According to Dr. Carolyn Dean, a magnesium expert and Medical Advisory Board member of the Nutritional Magnesium Association, magnesium could be the answer to a host of premenstrual symptoms. These include such things as mood swings, fluid retention, depression, breast tenderness, headaches, poor sleep and sugar cravings.

brain in a lightbulb

Brain Power

Research has shown that mice given extra magnesium had better working memory, long-term memory and a greater ability to learn. According to head researcher Dr.

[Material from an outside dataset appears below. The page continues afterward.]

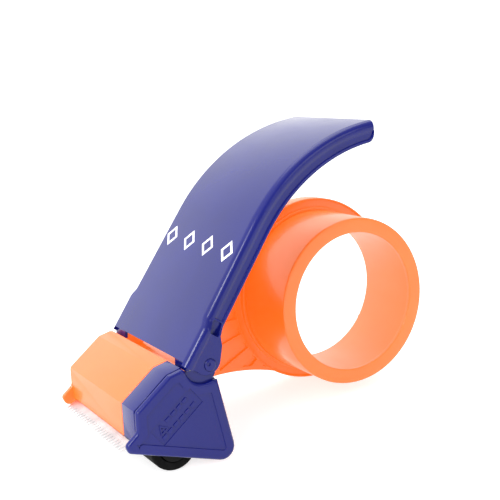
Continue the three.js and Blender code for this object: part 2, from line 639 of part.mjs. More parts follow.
// The springy tongue holds the cut end of the tape down on the press roller.
function makeTapeTongue() {
  const top = BLADE.thickness + GAP;
  const bend = onBlade(BLADE.length, top);
  const slope = radians(BLADE.slope + TONGUE.rise);
  const end = [bend[0] + TONGUE.reach * Math.cos(slope), bend[1] + TONGUE.reach * Math.sin(slope)];
  const path = [end, bend, onBlade(TONGUE.start, top)];
  const half = INSIDE - ROLLER_SIDE_PLAY;
  const plate = slab(strip(path, TONGUE.thickness), -half, half);
  const holes = bladeHoles(BLADE_SCREW.radius + GAP, 0, top + TONGUE.thickness + BEYOND);
  return meshOf('tape_tongue', plate.subtract(holes), NYLON);
}

const clampTop = BLADE.thickness + TONGUE.thickness + 2 * GAP;

function makeBladeClamp() {
  const shape = outline([
    onBlade(CLAMP.start, clampTop), onBlade(CLAMP.end, clampTop),
    onBlade(CLAMP.end, clampTop + CLAMP.thickness), onBlade(CLAMP.start, clampTop + CLAMP.thickness),
  ]);
  const half = BLADE.halfWidth - CLAMP.shorter;
  const bare = slab(shape, -half, half);
  const holes = bladeHoles(BLADE_SCREW.radius + GAP, 0, clampTop + CLAMP.thickness + BEYOND);
  return meshOf('blade_clamp', bare.subtract(holes), STEEL);
}

function makeBladeScrew(name, y) {
  const head = clampTop + CLAMP.thickness + GAP;
  const profile = [
    [0, -WALL], [BLADE_SCREW.radius, -WALL], [BLADE_SCREW.radius, head], [BLADE_SCREW.headRadius, head],
    [BLADE_SCREW.headRadius, head + 0.7], [BLADE_SCREW.headRadius - 0.6, head + BLADE_SCREW.headHeight],
    [0, head + BLADE_SCREW.headHeight],
  ];
  const points = profile.map(([radius, depth]) => new THREE.Vector2(radius, depth));
  const geometry = new THREE.LatheGeometry(points, 12);
  geometry.rotateX(Math.PI / 2);
  placeOnBlade(geometry, y);
  const made = solid(geometry);
  return meshOf(name, made.volume() > 0 ? made : solid(flipped(geometry)), STEEL);
}

// ---- rollers ------------------------------------------------------------------------------
function makePressSleeve() {
  const half = INSIDE - ROLLER_SIDE_PLAY;
  const { x, z, radius, coreRadius } = PRESS_ROLLER;
  const bore = coreRadius + GAP;
  return meshOf('press_roller_sleeve', turned([
    [bore, -half], [radius - 0.8, -half], [radius, -half + 0.8], [radius, half - 0.8],
    [radius - 0.8, half], [bore, half], [bore, -half],
  ], x, z, 32), RUBBER);
}

function makeTube(name, roller, outerRadius, half, look) {
  const bore = roller.axleRadius + GAP;
  return meshOf(name, turned([
    [bore, -half], [outerRadius, -half], [outerRadius, half], [bore, half], [bore, -half],
  ], roller.x, roller.z, 24), look);
}

// Ribs round the guide roller keep the sticky side of the tape off it.
function makeGuideRoller() {
  const { x, z, radius, rootRadius, axleRadius, ribs } = GUIDE_ROLLER;
  const half = INSIDE - ROLLER_SIDE_PLAY;
  const pitch = 2 * half / ribs;
  const ridges = Array.from({ length: ribs }, (_, i) => {
    const from = -half + i * pitch;
    return [[radius, from], [radius, from + pitch * 0.4], [rootRadius, from + pitch * 0.5],
      [rootRadius, from + pitch * 0.9]];
  }).flat();
  const bore = axleRadius + GAP;
  const profile = [[bore, -half], ...ridges.slice(0, -2), [radius, half], [bore, half], [bore, -half]];
  return meshOf('guide_roller', turned(profile, x, z, 14), NYLON);
}

function makeAxle(name, roller) {
  const half = HALF_WIDTH - AXLE_SKIN - GAP;
  return meshOf(name, bar(roller.x, roller.z, roller.axleRadius, -half, half, 14), STEEL);
}

// ---- screws from the far side into the cover's posts ----------------------------------------
function makeCoverScrew(name, { x, z }) {
  const seat = HALF_WIDTH - COVER_SCREW.sink + GAP;
  const top = seat + COVER_SCREW.headHeight;
  const body = turned([
    [0, seat - COVER_SCREW.length], [COVER_SCREW.radius, seat - COVER_SCREW.length + 1],
    [COVER_SCREW.radius, seat], [COVER_SCREW.headRadius, seat],
    [COVER_SCREW.headRadius, seat + 0.6], [COVER_SCREW.headRadius - 0.6, top], [0, top],
  ], x, z, 14);
  const cross = [0, Math.PI / 2].map((angle) => {
    const geometry = new THREE.BoxGeometry(CROSS_SLOT.length, CROSS_SLOT.depth, CROSS_SLOT.width);
    geometry.rotateY(angle);
    geometry.translate(x, top, z);
    return solid(geometry);
  });
  return meshOf(name, without(body, cross), STEEL);
}

// ---- the whole dispenser --------------------------------------------------------------------
const dispenser = new THREE.Group();
dispenser.add(
  makeFrame(),
  makeSideCover(),
  makeTapeDrum(),
  makeHandle(),
  makeHandlePin('handle_pin_near', -1),
  makeHandlePin('handle_pin_far', 1),
  makeBlade(),
  makeBladeClamp(),
  makeTapeTongue(),
  ...BLADE_SCREW.places.map((y, i) => makeBladeScrew(`blade_screw_${i + 1}`, y)),
  makePressSleeve(),
  makeTube('press_roller_core', PRESS_ROLLER, PRESS_ROLLER.coreRadius,
    INSIDE - ROLLER_SIDE_PLAY + CORE_OUTREACH, NYLON),
  makeAxle('press_roller_axle', PRESS_ROLLER),
  makeGuideRoller(),
  makeAxle('guide_roller_axle', GUIDE_ROLLER),
  ...POSTS.map((post, i) => makeCoverScrew(`cover_screw_${i + 1}`, post)),
);

// It stands on the press roller and the hub's rim: the line under both is turned level.
const betweenAxes = Math.hypot(PRESS_ROLLER.x, PRESS_ROLLER.z);
const tilt = Math.atan2(-PRESS_ROLLER.z, -PRESS_ROLLER.x)
  - Math.asin((RIM_RADIUS - PRESS_ROLLER.radius) / betweenAxes);
dispenser.rotation.y = tilt;

const standing = new THREE.Group();
standing.add(dispenser);
standing.updateMatrixWorld(true);
const bounds = new THREE.Box3().setFromObject(standing, true);
const centre = bounds.getCenter(new THREE.Vector3());
dispenser.position.set(-centre.x, -centre.y, -bounds.min.z);

export default standing;
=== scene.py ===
from math import atan2, ceil, cos, pi, radians, sin, sqrt, tan

import bmesh
import bpy
from mathutils import Matrix, Vector


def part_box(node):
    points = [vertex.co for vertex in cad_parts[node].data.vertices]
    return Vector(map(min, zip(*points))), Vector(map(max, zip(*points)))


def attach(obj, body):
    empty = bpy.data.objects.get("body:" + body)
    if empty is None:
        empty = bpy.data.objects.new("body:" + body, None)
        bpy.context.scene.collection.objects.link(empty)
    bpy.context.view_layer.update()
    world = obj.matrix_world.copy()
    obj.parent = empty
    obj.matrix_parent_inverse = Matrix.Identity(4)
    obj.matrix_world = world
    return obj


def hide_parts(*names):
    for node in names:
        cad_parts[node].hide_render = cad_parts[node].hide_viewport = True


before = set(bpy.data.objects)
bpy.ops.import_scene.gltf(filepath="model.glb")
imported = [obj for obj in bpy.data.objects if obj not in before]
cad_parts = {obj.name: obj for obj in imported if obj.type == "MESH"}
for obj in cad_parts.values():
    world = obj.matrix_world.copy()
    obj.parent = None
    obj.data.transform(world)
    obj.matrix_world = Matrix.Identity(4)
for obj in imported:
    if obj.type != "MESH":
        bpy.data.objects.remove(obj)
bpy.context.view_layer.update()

# The pieces are modelled in millimetres in the dispenser's own design frame: the origin is on the
# drum's axis, X runs from the head (-X) to the drum, Y is the tape's width and Z is up. REST then
# sets them down where the CAD nodes stand.

# ---- driving dimensions, millimetres ---------------------------------------------------------
TAPE_SPACE = 62
WALL = 2
LEDGE = 1.8
GAP = 0.3
HANDLE_WALL = 1.8
HALF_WIDTH = TAPE_SPACE / 2 + LEDGE + GAP + HANDLE_WALL
COVER_BAND = 14

DRUM_RADIUS = 37.5
DRUM_WALL = 2
DRUM_LENGTH = 32.4
DRUM_LIP_RADIUS = 31
COLLAR_WALL = 1.6
COLLAR_PLAY = 1.2
CATCH = 0.75                    # height of the collar's bead and of the drum's rib
CATCH_START = 3.2               # the drum's rib, behind the collar's end
THRUST_RING_RADIUS = 38.8
THRUST_RING_WIDTH = 2
THRUST_RING_HEIGHT = 1

RIM_RADIUS = 43
RIM_WALL = 1.8
RIM_DEPTH = 8
RIM_STEP = 0.8                  # the groove round the drum ends this far inside the rim
HUB_RIBS = 12
HUB_RIB_REACH = 7               # from the rim's outside, inwards
HUB_SIDES = 128
RIB_WIDTH = 1.4
RIB_FOOT = 1.2                  # the ribs start this far into the floor
RIB_DROP = 2                    # and end this far short of the rim's face

HANDLE_RADIUS = 82
HANDLE_TIP_ANGLE = 98.8
HANDLE_BEND_ANGLE = 148.6
HANDLE_STRAIGHT = 57.6
HANDLE_DEPTH = 8.7
HANDLE_PLATE = 2.2
HANDLE_TIP_WALL = 2
HANDLE_CORNER = 2.6
HANDLE_TIP_ROUND = 3.5
HANDLE_JOG = 2
HANDLE_TAPER = 3
JOG_START = 14.4
JOG_END = 19
LOBE = (-90.6, -6.8)
LOBE_RADIUS = 5.7
LOBE_BACK = (-84.2, -2)         # upper end of the lobe's rear edge

PIN = (-89.5, -8.6)
PIN_RADIUS = 2
PIN_HEAD_RADIUS = 2.4
PIN_HEAD_HEIGHT = 0.9
PIN_HEAD_PLAY = 0.15
PIN_DOME = 0.15                 # how far a head stands out of its lobe
PIN_BARB_LIFT = 0.6
PIN_BARB_LENGTH = 1.4
PIN_BOSS_WALL = 2.4             # plastic round a pin's bore

PRESS_ROLLER = (-102.4, -39.5)
PRESS_RADIUS = 9.7
PRESS_CORE_RADIUS = 6
PRESS_AXLE_RADIUS = 1.5
GUIDE_ROLLER = (-93, -27.5)
GUIDE_AXLE_RADIUS = 1.2
ROLLER_SIDE_PLAY = 1.2
AXLE_SOCKET_WALL = 2.6          # plastic round an axle's end
AXLE_SKIN = 1                   # plastic left outside an axle's end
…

Liu, “Magnesium is essential for the proper functioning of many tissues in the body, including the brain and, in an earlier study, we demonstrated that magnesium promoted synaptic plasticity in cultured brain cells.”

Signs of magnesium deficiency

Here are a few signs that you may be magnesium deficient:

woman not well
  • Anxiety
  • Depression
  • Muscle cramps
  • High blood pressure
  • Hormone problems
  • Sleep issues
  • Low energy
  • Low vitamin D
  • Low vitamin K

Good sources of magnesium

Magnesium-rich foods are found abundantly in nature. Try these delicious options:

spinach

Spinach

Spinach is rich in many key nutrients for your health, including magnesium, protein, vitamin E and B vitamins. Raw spinach only has about 78 milligrams of magnesium per cup, but one cup of lightly steamed (cooked only until the leaves become dark) spinach contains over 760 milligrams! That’s twice the amount from kale and collards, with only Swiss chard beating spinach as the top source from leafy greens.

sesame seeds

Seeds

Try sunflower, sesame, poppy, hemp and flax seeds – theu are all great sources of magnesium. Seeds are also rich in anti-inflammatory fats and high in protein. Try sprinkling a couple tablespoons of seeds onto salads, add them to a green smoothie, or toss a few in with some dark berries and organic Greek yogurt for a high protein, magnesium-rich breakfast or snack.

chocolate

Cocoa and cacao

Raw nibs and cacao powder are incredibly high sources of magnesium, along with dark chocolate and even cocoa powder. While you can’t rely solely on chocolate alone for your magnesium intake, having a small square of organic dark or raw chocolate (or a couple tablespoons of cocoa) is certainly an enjoyable way to add more magnesium to your day!

almonds

Almonds

Almonds are high in protein, vitamin E and the highest source of magnesium among all nuts, with cashews being a close second. Almonds contain roughly 76 milligrams per ounce (about 23 nuts), or 15 percent of your daily needs. For the best anti-inflammatory option, choose raw almonds (unroasted) or raw almond butter.

bananas

Bananas

Bananas are gassed to retard ripening, so make sure that you put them in direct sunlight for 5 hours to de-gas them, which makes the magnesium bioavailable. They are often avoided for their high sugar content, but this fruit is actually the best source of magnesium among all common fruits. Bananas are also a great source of vitamin C, potassium, fiber, vitamin B6 and manganese. A medium-sized banana contains 32 milligrams of magnesium.

coffee

Papua New Guinea Coffee

Your morning cup of java just got a bit more exciting —Papua New Guinea coffee is not only the world’s ONLY alkalizing coffee; it’s also the highest source of liquid magnesium you can consume! It’s higher than any food source — just in case you were wondering. It comes in around 1000 milligrams or more in just one eight-ounce cup. Please keep in mind that calcium from cow’s milk and refined sugar can interfere with magnesium absorption, so drink your coffee black or with organic heavy whipping cream or coconut oil. Also use a raw, organic, whole-food sweetener like honey or evaporated cane juice instead of refined sugar.